Entries with model source code
-- Begin --

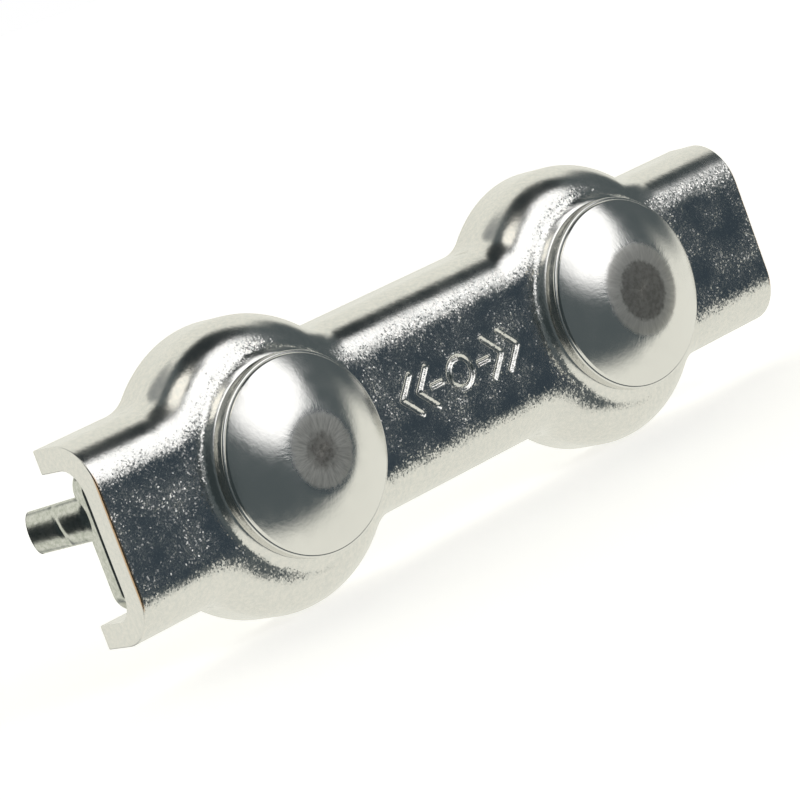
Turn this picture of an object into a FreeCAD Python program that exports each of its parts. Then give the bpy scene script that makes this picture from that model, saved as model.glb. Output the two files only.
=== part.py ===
import FreeCAD, Part
import math
import os

# Duplex wire rope clip for two ropes lying side by side. Sizes are in millimetres.
# X runs along the clip, -Y points to the bolt heads, +Y to the nuts, Z runs across the clip.
# The origin is the middle of the body's flat outer web face, between the two bolts.

# Body: a channel pressed from one sheet, with a round lobe at each bolt
sheet = 1.6                      # thickness of the sheet
body_length = 59.4
body_depth = 5.2                 # outer web face to the flange tips
straight_half_width = 6.55       # middle to outer flange face, between and beyond the lobes
lobe_radius = 9.6                # outer flange face of a lobe
lobe_shift = -0.7                # lobe centre from its bolt axis, along X
lobe_blend = 2.5                 # hollow radius where a lobe runs into the straight flange
bend_radius = 2.8                # outer radius of the bend from web to flange
bolt_spacing = 30.2
pad_height = 0.45                # raised seat under each bolt head
pad_top_radius = 6.5
pad_slope_run = 0.7              # width of the slope round the seat
square_hole = 5.3

# Bolts: M5 mushroom-head bolts with a square neck
head_radius = 6.5
rim_height = 0.85
dome_height = 1.8                # of the full ball above the rim, before the crown is flattened
crown_radius = 2.4
neck_side = 5.2
neck_length = 2.2
shank_radius = 2.45
shank_length = 16.0              # from under the head to the tip
tip_chamfer = 0.6

# Clamp plate: nests between the flanges and presses on the ropes
plate_front = 2.35               # its front face, behind the outer web face
plate_thickness = 1.2
plate_gap = 0.2                  # clearance to the flanges
plate_inset = 0.5                # its ends stop this far inside the body's ends
plate_corner = 1.5
plate_hole_radius = 2.75

# Tab: a narrow tongue bent back from the clamp plate's left end
tab_root_width = 2.95
tab_tip_width = 2.75
tab_offset = 1.65                # middle of the tab above the clip's centre line
tab_reach = 3.5                  # from the plate's back face to the tip, along Y
tab_lean = 20.0                  # degrees that it leans outwards from square
tab_bend_radius = 0.5            # inside radius of its bend

# Nuts: M5 hexagon nuts
nut_flats = 8.0
nut_height = 4.0
nut_bore_radius = 2.52
nut_countersink = 0.4

half_length = body_length / 2
bolt_x = bolt_spacing / 2
plate_back = plate_front + plate_thickness


def point(x, y, z):
    return FreeCAD.Vector(x, y, z)


def save(shape, node):
    shape.exportStep("parts/" + node + ".step")


def arc_through(centre_x, centre_z, radius, start, end, y):
    # Arc in the plane y from one angle to another, both in degrees from +X towards +Z
    points = []
    for angle in (start, (start + end) / 2, end):
        turn = math.radians(angle)
        points.append(point(centre_x + radius * math.cos(turn), y, centre_z + radius * math.sin(turn)))
    return Part.Arc(*points).toShape()


def straight(x1, z1, x2, z2, y):
    return Part.LineSegment(point(x1, y, z1), point(x2, y, z2)).toShape()


def flange_path(offset, reach, y):
    # Upper flange line from -reach to +reach: straights joined to the lobes by hollow arcs
    height = straight_half_width - offset
    radius = lobe_radius - offset
    blend = lobe_blend + offset
    run = math.sqrt((radius + blend) ** 2 - (height + blend) ** 2)
    meet = math.degrees(math.atan2(height + blend, run))
    edges = []
    start_x = -reach
    for centre in (lobe_shift - bolt_x, lobe_shift + bolt_x):
        edges.append(straight(start_x, height, centre - run, height, y))
        edges.append(arc_through(centre - run, height + blend, blend, -90, -meet, y))
        edges.append(arc_through(centre, 0, radius, 180 - meet, meet, y))
        edges.append(arc_through(centre + run, height + blend, blend, 180 + meet, 270, y))
        start_x = centre + run
    edges.append(straight(start_x, height, reach, height, y))
    return edges


def clip_outline(offset, reach, y):
    # Flat face between the upper flange line, its mirror image and two straight ends
    upper = flange_path(offset, reach, y)
    lower = [edge.mirror(point(0, 0, 0), point(0, 0, 1)) for edge in upper]
    height = straight_half_width - offset
    ends = [straight(side * reach, -height, side * reach, height, y) for side in (-1, 1)]
    return Part.Face(Part.Wire(Part.__sortEdges__(upper + lower + ends)))


def channel_block(offset, reach, front, back, radius):
    # Solid block with the clip's outline, its long front edges rounded and its ends left square
    block = clip_outline(offset, reach, front).extrude(point(0, back - front, 0))
    rounded = []
    for edge in block.Edges:
        box = edge.BoundBox
        if box.YMax < front + 0.001 and box.XLength > 0.001:
            rounded.append(edge)
    return block.makeFillet(radius, rounded)


def pressed_seat(centre, top_radius, base_y):
    # Disc raised towards the head by pad_height, with a slope of two equal arcs round it
    bottom = base_y + 0.2
    top = base_y - pad_height
    outer = top_radius + pad_slope_run
    middle_x = top_radius + pad_slope_run / 2
    middle_y = base_y - pad_height / 2
    radius = (pad_height ** 2 + pad_slope_run ** 2) / (4 * pad_height)
    turn = math.asin(pad_slope_run / 2 / radius) / 2
    step_x = radius * math.sin(turn)
    step_y = radius * (1 - math.cos(turn))
    crest = Part.Arc(point(top_radius, top, 0), point(top_radius + step_x, top + step_y, 0),
                     point(middle_x, middle_y, 0)).toShape()
    foot = Part.Arc(point(middle_x, middle_y, 0), point(outer - step_x, base_y - step_y, 0),
                    point(outer, base_y, 0)).toShape()
    edges = [
        Part.LineSegment(point(0, top, 0), point(top_radius, top, 0)).toShape(),
        crest,
        foot,
        Part.LineSegment(point(outer, base_y, 0), point(outer, bottom, 0)).toShape(),
        Part.LineSegment(point(outer, bottom, 0), point(0, bottom, 0)).toShape(),
        Part.LineSegment(point(0, bottom, 0), point(0, top, 0)).toShape(),
    ]
    disc = Part.Face(Part.Wire(edges)).revolve(point(0, 0, 0), point(0, 1, 0), 360)
    disc.translate(point(centre, 0, 0))
    return disc


def make_body():
    body = channel_block(0, half_length, 0, body_depth, bend_radius)
    hollow = channel_block(sheet, half_length + 1, sheet, body_depth + 1, bend_radius - sheet)
    body = body.cut(hollow)
    for centre in (-bolt_x, bolt_x):
        body = body.fuse(pressed_seat(centre, pad_top_radius, 0))
        body = body.cut(pressed_seat(centre, pad_top_radius - pad_slope_run, sheet))
        half = square_hole / 2
        hole = Part.makeBox(square_hole, 4 * sheet, square_hole, point(centre - half, -2 * sheet, -half))
        body = body.cut(hole)
    return body.removeSplitter()


def make_bolt(centre):
    under_head = -pad_height
    rim = under_head - rim_height
    # The dome is part of a ball that meets the rim, cut off flat at the crown
    ball_radius = (head_radius ** 2 + dome_height ** 2) / (2 * dome_height)
    ball_y = rim - dome_height + ball_radius
    middle = (head_radius + crown_radius) / 2
    dome = [point(x, ball_y - math.sqrt(ball_radius ** 2 - x ** 2), 0)
            for x in (crown_radius, middle, head_radius)]
    crown = point(0, dome[0].y, 0)
    foot = point(head_radius, under_head, 0)
    centre_foot = point(0, under_head, 0)
    edges = [
        Part.LineSegment(crown, dome[0]).toShape(),
        Part.Arc(*dome).toShape(),
        Part.LineSegment(dome[2], foot).toShape(),
        Part.LineSegment(foot, centre_foot).toShape(),
        Part.LineSegment(centre_foot, crown).toShape(),
    ]
    head = Part.Face(Part.Wire(edges)).revolve(point(0, 0, 0), point(0, 1, 0), 360)
    half = neck_side / 2
    neck = Part.makeBox(neck_side, neck_length, neck_side, point(-half, under_head, -half))
    plain = shank_length - tip_chamfer
    shank = Part.makeCylinder(shank_radius, plain, point(0, under_head, 0), point(0, 1, 0))
    tip = Part.makeCone(shank_radius, shank_radius - tip_chamfer, tip_chamfer,
                        point(0, under_head + plain, 0), point(0, 1, 0))
    bolt = head.fuse([neck, shank, tip]).removeSplitter()
    bolt.translate(point(centre, 0, 0))
    return bolt


def make_tab():
    # Bent strip seen from the side, then trimmed to a taper across its width
    outer = tab_bend_radius + plate_thickness
    lean = math.radians(tab_lean)
    end_x = -half_length
    bend_x = end_x + outer
    bend_y = plate_front + outer
    turn = math.radians(90 - tab_lean)
    half_turn = turn / 2
    inner = tab_bend_radius
    outer_end = point(bend_x - outer * math.sin(turn), bend_y - outer * math.cos(turn), 0)
    inner_end = point(bend_x - inner * math.sin(turn), bend_y - inner * math.cos(turn), 0)
    outer_mid = point(bend_x - outer * math.sin(half_turn), bend_y - outer * math.cos(half_turn), 0)
    inner_mid = point(bend_x - inner * math.sin(half_turn), bend_y - inner * math.cos(half_turn), 0)
    tip_y = plate_back + tab_reach
    slope = math.tan(lean)
    outer_tip = point(outer_end.x - (tip_y - outer_end.y) * slope, tip_y, 0)
    inner_tip = point(inner_end.x - (tip_y - inner_end.y) * slope, tip_y, 0)
    corners = [
        Part.LineSegment(point(bend_x + 1, plate_front, 0), point(bend_x, plate_front, 0)).toShape(),
        Part.Arc(point(bend_x, plate_front, 0), outer_mid, outer_end).toShape(),
        Part.LineSegment(outer_end, outer_tip).toShape(),
        Part.LineSegment(outer_tip, inner_tip).toShape(),
        Part.LineSegment(inner_tip, inner_end).toShape(),
        Part.Arc(inner_end, inner_mid, point(bend_x, plate_back, 0)).toShape(),
        Part.LineSegment(point(bend_x, plate_back, 0), point(bend_x + 1, plate_back, 0)).toShape(),
        Part.LineSegment(point(bend_x + 1, plate_back, 0), point(bend_x + 1, plate_front, 0)).toShape(),
    ]
    strip = Part.Face(Part.Wire(corners)).extrude(point(0, 0, 2 * tab_root_width))
    strip.translate(point(0, 0, tab_offset - tab_root_width))
    root = tab_root_width / 2
    tip = tab_tip_width / 2
    trapezium = Part.makePolygon([
        point(-2 * half_length, plate_front, tab_offset - root),
        point(-2 * half_length, plate_front, tab_offset + root),
        point(-2 * half_length, tip_y, tab_offset + tip),
        point(-2 * half_length, tip_y, tab_offset - tip),
        point(-2 * half_length, plate_front, tab_offset - root),
    ])
    return strip.common(Part.Face(trapezium).extrude(point(2 * half_length, 0, 0)))


def make_plate():
    # The clip's outline set inwards, cut square at both ends, its four corners rounded
    right = half_length - plate_inset
    outline = clip_outline(sheet + plate_gap, 2 * half_length, plate_front)
    strip = outline.extrude(point(0, plate_thickness, 0))
    window = Part.makeBox(2 * right, 3 * plate_thickness, 4 * lobe_radius,
                          point(-right, plate_front - plate_thickness, -2 * lobe_radius))
    plate = strip.common(window)
    corners = []
    for edge in plate.Edges:
        box = edge.BoundBox
        at_end = abs(abs(box.Center.x) - right) < 0.001
        if at_end and box.YLength > 0.9 * plate_thickness and box.ZLength < 0.001:
            corners.append(edge)
    plate = plate.makeFillet(plate_corner, corners)
    for centre in (-bolt_x, bolt_x):
        hole = Part.makeCylinder(plate_hole_radius, 3 * plate_thickness,
                                 point(centre, plate_front - plate_thickness, 0), point(0, 1, 0))
        plate = plate.cut(hole)
    return plate.fuse(make_tab()).removeSplitter()


def make_nut(centre):
    # Hexagon with two flats square to Z, its outer corners chamfered on both faces
    corner_radius = nut_flats / math.sqrt(3)
    corners = []
    for step in range(7):
        angle = math.radians(60 * step)
        corners.append(point(corner_radius * math.cos(angle), 0, corner_radius * math.sin(angle)))
    prism = Part.Face(Part.makePolygon(corners)).extrude(point(0, nut_height, 0))
    rise = (corner_radius - nut_flats / 2) * math.tan(math.radians(30))
    slope = nut_height / math.tan(math.radians(30))
    face_radius = nut_flats / 2
    for base, direction in ((0, 1), (nut_height, -1)):
        cone = Part.makeCone(face_radius, face_radius + slope, nut_height,
                             point(0, base, 0), point(0, direction, 0))
        prism = prism.common(cone)
    bore = Part.makeCylinder(nut_bore_radius, nut_height, point(0, 0, 0), point(0, 1, 0))
    wide = nut_bore_radius + nut_countersink
    sinks = [
        Part.makeCone(wide, nut_bore_radius, nut_countersink, point(0, 0, 0), point(0, 1, 0)),
        Part.makeCone(wide, nut_bore_radius, nut_countersink, point(0, nut_height, 0), point(0, -1, 0)),
    ]
    nut = prism.cut(bore)
    for sink in sinks:
        nut = nut.cut(sink)
    nut.translate(point(centre, plate_back, 0))
    return nut


os.makedirs("parts", exist_ok=True)
save(make_body(), "channel_body")
save(make_plate(), "clamp_plate")
for side, centre in (("left", -bolt_x), ("right", bolt_x)):
    save(make_bolt(centre), side + "_bolt")
    save(make_nut(centre), side + "_nut")
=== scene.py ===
import math

import bmesh
import bpy
import numpy as np
from mathutils import Matrix, Vector


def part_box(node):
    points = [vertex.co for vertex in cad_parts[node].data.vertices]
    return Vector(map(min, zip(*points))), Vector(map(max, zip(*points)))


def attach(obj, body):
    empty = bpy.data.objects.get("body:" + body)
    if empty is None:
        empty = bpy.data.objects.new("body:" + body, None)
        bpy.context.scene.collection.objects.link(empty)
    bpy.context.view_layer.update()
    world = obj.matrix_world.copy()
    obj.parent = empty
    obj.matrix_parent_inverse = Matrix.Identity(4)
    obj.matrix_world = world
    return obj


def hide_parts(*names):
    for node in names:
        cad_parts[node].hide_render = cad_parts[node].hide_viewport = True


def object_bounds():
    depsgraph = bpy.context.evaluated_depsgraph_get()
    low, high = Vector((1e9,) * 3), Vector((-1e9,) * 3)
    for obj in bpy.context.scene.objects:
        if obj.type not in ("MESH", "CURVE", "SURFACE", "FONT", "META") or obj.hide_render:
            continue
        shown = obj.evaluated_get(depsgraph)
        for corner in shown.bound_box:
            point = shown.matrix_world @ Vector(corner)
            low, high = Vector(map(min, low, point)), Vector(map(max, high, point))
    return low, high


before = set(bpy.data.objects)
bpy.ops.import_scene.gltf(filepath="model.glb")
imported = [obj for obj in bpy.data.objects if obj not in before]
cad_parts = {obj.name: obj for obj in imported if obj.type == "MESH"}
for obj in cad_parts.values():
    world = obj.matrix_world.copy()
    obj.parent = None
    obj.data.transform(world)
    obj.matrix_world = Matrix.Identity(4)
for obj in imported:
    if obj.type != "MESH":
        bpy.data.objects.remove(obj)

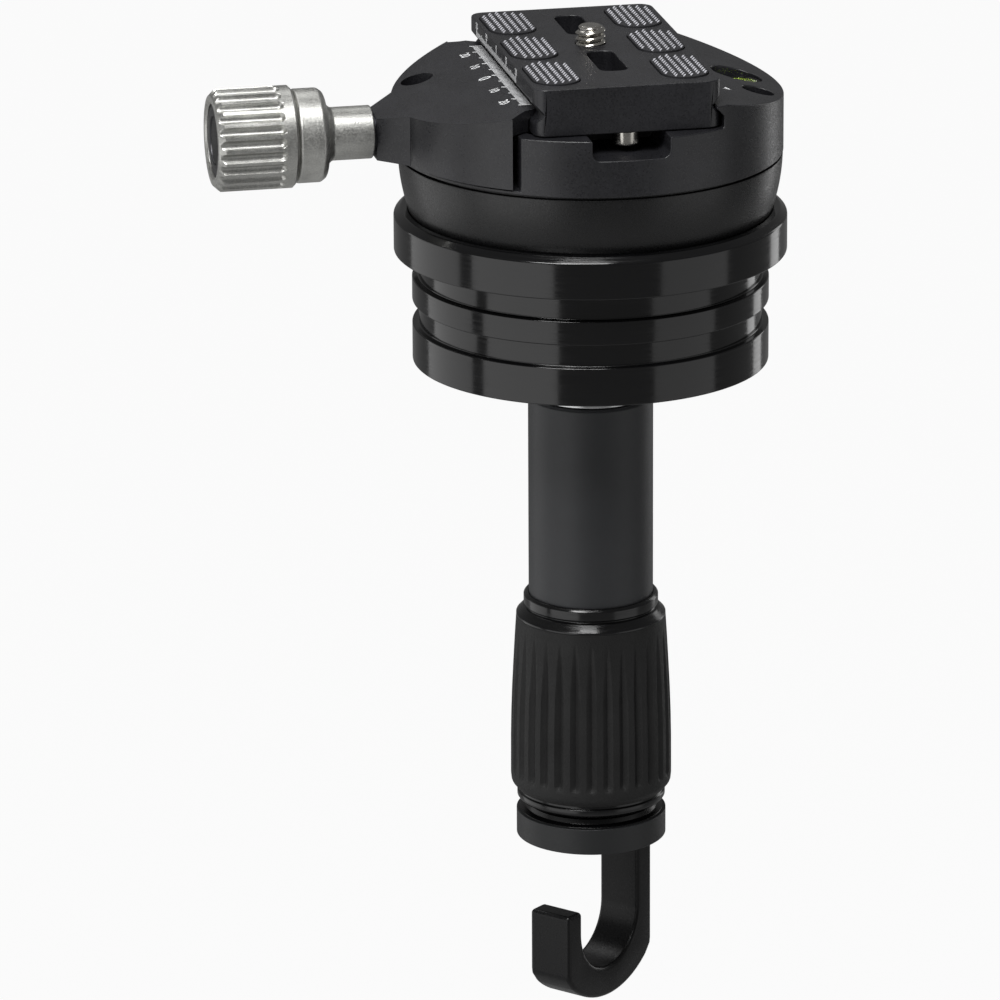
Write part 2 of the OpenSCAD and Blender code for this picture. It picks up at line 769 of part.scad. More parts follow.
module plate_section() {
    polygon([
        [-half_w + 0.5, plate_z], [half_w - 0.5, plate_z], [half_w, plate_z + 0.5],
        [half_w, v_z - v_depth], [half_w - v_depth, v_z], [half_w, v_z + v_depth],
        [half_w, plate_top - 0.4], [half_w - 0.4, plate_top], [-half_w + 0.4, plate_top],
        [-half_w, plate_top - 0.4], [-half_w, v_z + v_depth], [-half_w + v_depth, v_z],
        [-half_w, v_z - v_depth], [-half_w, plate_z + 0.5]
    ]);
}

module rounded_rect(w, l, r) {
    union() {
        translate([-w / 2 + r, -l / 2]) square([w - 2 * r, l]);
        translate([-w / 2, -l / 2 + r]) square([w, l - 2 * r]);
        for (sx = [-1, 1], sy = [-1, 1])
            translate([sx * (w / 2 - r), sy * (l / 2 - r)]) circle(r = r);
    }
}

module slot_cut(span) {
    translate([plate_x, 0, plate_z - over]) linear_extrude(height = plate_t + 2 * over)
        translate([0, (span[0] + span[1]) / 2]) rounded_rect(slot_w, span[1] - span[0], slot_w / 2 - 0.9);
}

module pad_shape(extra) {
    rounded_rect(pad_w + 2 * extra, pad_len + 2 * extra, pad_w / 2 + extra - 0.01);
}

module each_pad() {
    for (col = [-1, 1], row = [-1, 0, 1])
        translate([plate_x + col * pad_x, pad_y + row * pad_pitch, plate_top - pad_sink]) children();
}

module each_stop() {
    for (side = [-1, 1])
        translate([plate_x, plate_y + side * (plate_l / 2 - stop_in), 0]) children();
}

module quick_release_plate() {
    color("#202022") difference() {
        intersection() {
            translate([plate_x, plate_y + plate_l / 2, 0]) rotate([90, 0, 0])
                linear_extrude(height = plate_l) plate_section();
            translate([plate_x, plate_y, plate_z - over]) linear_extrude(height = plate_t + 2 * over)
                rounded_rect(plate_w, plate_l, plate_corner_r);
        }
        slot_cut(slot_front);
        slot_cut(slot_rear);
        each_pad() linear_extrude(height = plate_t) pad_shape(0.1);
        translate([plate_x, cam_y, 0]) {
            translate([0, 0, plate_z - over])
                cylinder(r = head_r + 0.3, h = head_z + head_h - plate_z + over);
            translate([0, 0, plate_z])
                cylinder(r = retainer_r + 0.3, h = retainer_z + retainer_t + 0.1 - plate_z);
            translate([0, 0, plate_z]) cylinder(r = cam_screw_r + fit, h = plate_t + over);
        }
        each_stop() translate([0, 0, plate_z - over]) cylinder(r = 1.5, h = 6 + over);
    }
}

module plate_pads() {
    color("#3c3d3f") each_pad() linear_extrude(height = pad_sink + pad_proud) pad_shape(0);
}

module stop_screws() {
    color("#c9cbce") each_stop() difference() {
        union() {
            translate([0, 0, plate_z - stop_depth]) cylinder(r = stop_r, h = stop_depth);
            translate([0, 0, plate_z - over]) cylinder(r = 1.5, h = 5 + over);
        }
        translate([0, 0, plate_z - stop_depth - over]) cylinder(r = 1.2, h = over + 1.5, $fn = 6);
    }
}

module camera_screw() {
    color("#c9cbce") translate([plate_x, cam_y, 0]) difference() {
        union() {
            translate([0, 0, head_z]) cylinder(r = head_r, h = head_h);
            translate([0, 0, head_z]) cylinder(r = cam_neck_r, h = plate_top - head_z + over);
            translate([0, 0, plate_top]) cylinder(r = cam_screw_r, h = cam_screw_up);
        }
        translate([-head_r - over, -0.8, head_z - over]) cube([2 * (head_r + over), 1.6, over + 1.4]);
    }
}

module screw_retainer() {
    color("#a9acb0") translate([plate_x, cam_y, retainer_z]) ring(retainer_r, cam_neck_r, retainer_t);
}

levelling_bowl();
bowl_liner();
pressure_washer();
washer_pad();
half_ball();
core_rod();
rod_nut();
centre_bolt();
body_screws();
locating_pins();
clamp_body();
thread_insert();
vial_case();
vial_glass();
vial_fluid();
vial_bubble();
pivot_screw();
pivot_washer();
column_tube();
tube_bush();
thrust_washer();
grip_core();
grip_collar();
grip_sleeve();
grip_end_ring();
end_cap();
cap_neck();
ballast_hook();
moving_jaw();
guide_pins();
jaw_set_screw();
jaw_springs();
clamp_screw();
knob_hub();
knob_sleeve();
knob_plug();
knob_washer();
quick_release_plate();
plate_pads();
stop_screws();
camera_screw();
screw_retainer();
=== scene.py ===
"""Blender scene of a tripod levelling head: half ball, flanged bowl, column and dovetail clamp.

Each sub-assembly is a class that holds its sizes in millimetres and builds its own pieces in
the shared frame: +Z up the column, the clamping knob along -X, the origin at the bowl's foot.
"""

from __future__ import annotations

import json
import logging
import math
from dataclasses import dataclass, field
from enum import Enum
from typing import Callable, Optional, Sequence

import bpy
from mathutils import Matrix, Vector

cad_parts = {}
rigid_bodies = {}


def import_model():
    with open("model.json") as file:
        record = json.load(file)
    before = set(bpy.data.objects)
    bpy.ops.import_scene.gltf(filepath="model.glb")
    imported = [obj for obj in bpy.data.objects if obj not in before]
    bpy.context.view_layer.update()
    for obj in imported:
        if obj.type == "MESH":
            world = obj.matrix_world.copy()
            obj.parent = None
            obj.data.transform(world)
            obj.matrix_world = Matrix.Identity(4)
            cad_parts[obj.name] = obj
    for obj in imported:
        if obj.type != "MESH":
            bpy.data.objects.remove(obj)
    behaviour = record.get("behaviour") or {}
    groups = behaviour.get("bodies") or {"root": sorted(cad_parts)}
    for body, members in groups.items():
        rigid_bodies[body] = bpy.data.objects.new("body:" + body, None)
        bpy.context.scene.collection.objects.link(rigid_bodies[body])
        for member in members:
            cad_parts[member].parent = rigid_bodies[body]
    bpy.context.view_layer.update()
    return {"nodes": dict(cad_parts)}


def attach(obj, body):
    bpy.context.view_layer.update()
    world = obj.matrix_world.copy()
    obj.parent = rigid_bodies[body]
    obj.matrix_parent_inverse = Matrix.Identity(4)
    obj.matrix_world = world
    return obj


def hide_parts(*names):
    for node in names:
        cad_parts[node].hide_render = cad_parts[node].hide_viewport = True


LOG = logging.getLogger("levelling_head")
MM = 0.001
# How far a scale's marks stand out and reach in, and half the width of one, in mm.
MARK_LIFT, MARK_SINK, TICK_HALF = 0.012, 0.01, 0.27
# Edges less sharp than this many degrees are shaded smooth.
SMOOTH_UNDER = 38
# The size of the soft clouds of tone in a finish, in mm.
CLOUD_MM = 9

Pair = tuple[float, float]
Triple = tuple[float, float, float]
Piece = bpy.types.Object


class Axis(Enum):
    """The line that a turned piece is turned about."""

    UP = "z"
    ALONG_CLAMP = "x"


class Cut(Enum):
    """What a second body does to the first."""

    REMOVE = "DIFFERENCE"
    JOIN = "UNION"
    KEEP = "INTERSECT"


# ---------------------------------------------------------------- bench tools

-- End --

▶ _TASK GOAL_:
Would you quote everything above from the line containing "levelling_bowl();" down to the line containing "for body, members"? Include both of those lines and nothing else.

▶ _WRITTEN ANSWER_:
levelling_bowl();
bowl_liner();
pressure_washer();
washer_pad();
half_ball();
core_rod();
rod_nut();
centre_bolt();
body_screws();
locating_pins();
clamp_body();
thread_insert();
vial_case();
vial_glass();
vial_fluid();
vial_bubble();
pivot_screw();
pivot_washer();
column_tube();
tube_bush();
thrust_washer();
grip_core();
grip_collar();
grip_sleeve();
grip_end_ring();
end_cap();
cap_neck();
ballast_hook();
moving_jaw();
guide_pins();
jaw_set_screw();
jaw_springs();
clamp_screw();
knob_hub();
knob_sleeve();
knob_plug();
knob_washer();
quick_release_plate();
plate_pads();
stop_screws();
camera_screw();
screw_retainer();
=== scene.py ===
"""Blender scene of a tripod levelling head: half ball, flanged bowl, column and dovetail clamp.

Each sub-assembly is a class that holds its sizes in millimetres and builds its own pieces in
the shared frame: +Z up the column, the clamping knob along -X, the origin at the bowl's foot.
"""

from __future__ import annotations

import json
import logging
import math
from dataclasses import dataclass, field
from enum import Enum
from typing import Callable, Optional, Sequence

import bpy
from mathutils import Matrix, Vector

cad_parts = {}
rigid_bodies = {}


def import_model():
    with open("model.json") as file:
        record = json.load(file)
    before = set(bpy.data.objects)
    bpy.ops.import_scene.gltf(filepath="model.glb")
    imported = [obj for obj in bpy.data.objects if obj not in before]
    bpy.context.view_layer.update()
    for obj in imported:
        if obj.type == "MESH":
            world = obj.matrix_world.copy()
            obj.parent = None
            obj.data.transform(world)
            obj.matrix_world = Matrix.Identity(4)
            cad_parts[obj.name] = obj
    for obj in imported:
        if obj.type != "MESH":
            bpy.data.objects.remove(obj)
    behaviour = record.get("behaviour") or {}
    groups = behaviour.get("bodies") or {"root": sorted(cad_parts)}
    for body, members in groups.items():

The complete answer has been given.